Baker’s 1861 ownership at Fort Gatlin is especially noteworthy when considering others who owned land in the immediate vicinity. Last week this series featured Isaphoenia C. Speer and her property north of Fort Gatlin at Lake Pineloch. The old forts trail also crossed her 160 acres in its approach to the north side of the fortress. Adjacent to Baker, on the south side of Lake Gatlin, was nearly 280 acres owned by the original surveyor of South Orange County, Benjamin F. Whitner.
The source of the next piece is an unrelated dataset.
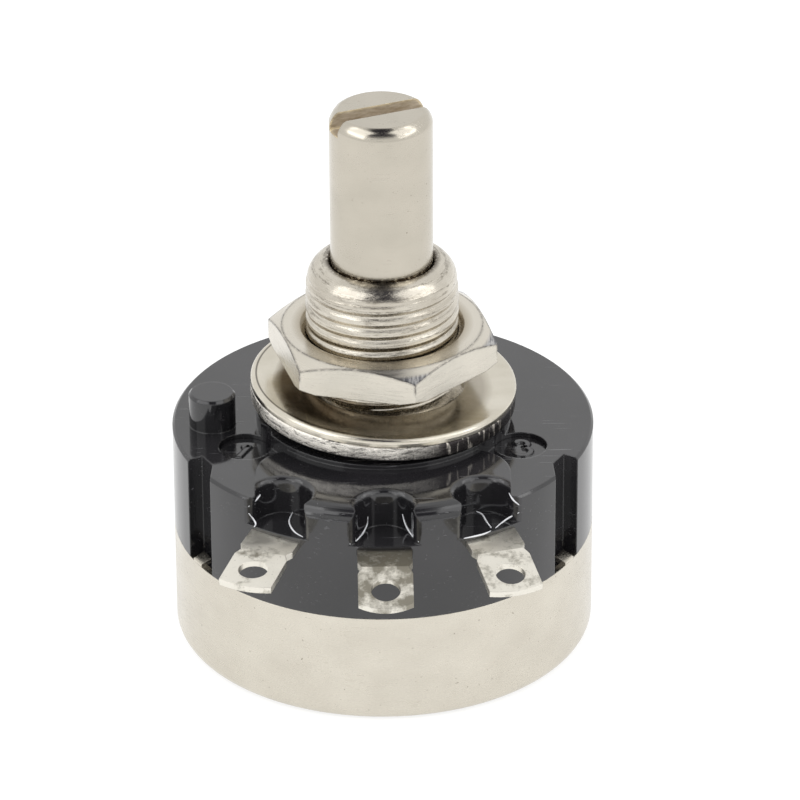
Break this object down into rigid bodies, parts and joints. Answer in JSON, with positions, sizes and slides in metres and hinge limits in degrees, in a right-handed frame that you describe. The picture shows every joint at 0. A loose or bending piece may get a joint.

And off to the east was the sprawling Mizell estate.

The Civil War interrupted whatever plan was in store for old Fort Gatlin of 1861, and by the time guns finally fell silent, the only pre-war Fort Gatlin trail landowner to survive was Whitner. As for Joseph McRobert Baker, he had been killed on the battlefield in 1864 at Richmond, Virginia. 

Beyond Gatlin: A History of South Orange County

After War’s end, the Randolph family joined with Benjamin F. Whitner in an attempt to bring the Fort Gatlin area back to life. William M. Randolph purchased hundreds of acres, and following his death, his wife, Mary (Pitts) Randolph, continued to add to the family’s landholdings. One parcel acquired by Mary on June 1, 1882 included a notation that the land was being acquired from: “Amelia E. Baker, being the widow of J. McRobert Baker, deceased.”